A recent Ontario Court of Appeal decision is a good one for employers when it comes to drafting employment agreement language, says a lawyer involved in the case.
“Given some of the decisions that have come out of the Court of Appeal which have required pretty high standards for employers in terms of drafting employment agreement language, it was encouraging to see the court unanimously uphold the language that the parties negotiated in this case,” says Susan Crawford, of Crawford Chondon & Partners LLP who represented Money Mart in Kielb v. National Money Mart Company.
“It was a great decision for the client and I think for employers generally.”
The case, covered by Law Times in 2015, stemmed from the termination of Jonathan Kielb in April 2010. Kielb, a lawyer, was hired by National Money Mart Co. but the company terminated him without cause two months before the end of the company’s fiscal year, and a few days before he qualified for a six-figure bonus.

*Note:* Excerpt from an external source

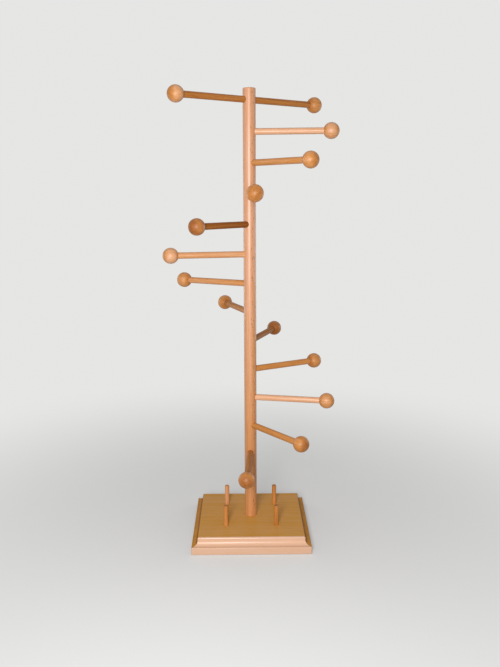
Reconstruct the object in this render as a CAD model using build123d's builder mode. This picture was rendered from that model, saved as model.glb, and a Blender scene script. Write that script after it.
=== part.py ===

The language of the employment agreement in effect limited his bonus entitlement through a limitation clause that “provided that the bonus did not accrue and was only earned and payable on the pay-out date.”
As he wasn’t employed by the company on the September payout date, Kielb did not receive the expected bonus of just over $100,000, which represented 60 per cent of his annual $170,000 salary. He did, however, receive two weeks’ pay in accordance with the Employment Standards Act, according to the facts of the case.
Kielb argued he only took the job because the manager assured him of the bonus, and that the limitation clause was unenforceable due to its ambiguous and contradictory nature, and because it also contravened the ESA.
In the June 12, 2015 decision, Superior Court Justice Suhail Akhtar agreed the bonus payment was an integral part of Kielb’s compensation but concluded the limitation clause wasn’t contrary to the public interest or ambiguous and was, therefore, enforceable.
Kielb appealed, and it was dismissed on May 5 in a unanimous decision. While not addressed in the decision, she thinks it helped her client’s case that Kielb was a lawyer himself and therefore there was no imbalance of power when he signed the employment agreement.
“A strict reading of the court’s decision would suggest that it’s really whether the language is clear and unambiguous and whether it violates the Employment Standards Act and not really the negotiating power — that’s certainly the focus of their decision,” Crawford says. “But in the back of their minds it probably helped us that he was a lawyer who had a lot of experience.”
Crawford says some issues were raised for the first time on appeal, and “in terms of parties litigating that was helpful to have the court take time to talk about those new grounds of appeal as well.”
The decision states “the evidentiary record is lacking and it would be prejudicial to the respondent to permit the appellant to advance this argument at this late stage” when addressing the last ground of appeal — that the trial judge erred in finding the termination clause enforceable and therefore Kielb is “entitled to his common law notice period, which he calculates as six months.”
Costs of $15,000 were awarded in the appeal decision. The amount “wasn’t quite the amount we asked for” but it took into account the fact they had dropped their cross-appeal that morning, Crawford says.
“We had a strong case on appeal and from our clients’ perspective that’s what we really wanted to focus on,” she says, noting that including the trial decision, Kielb is now looking at $50 000 in costs.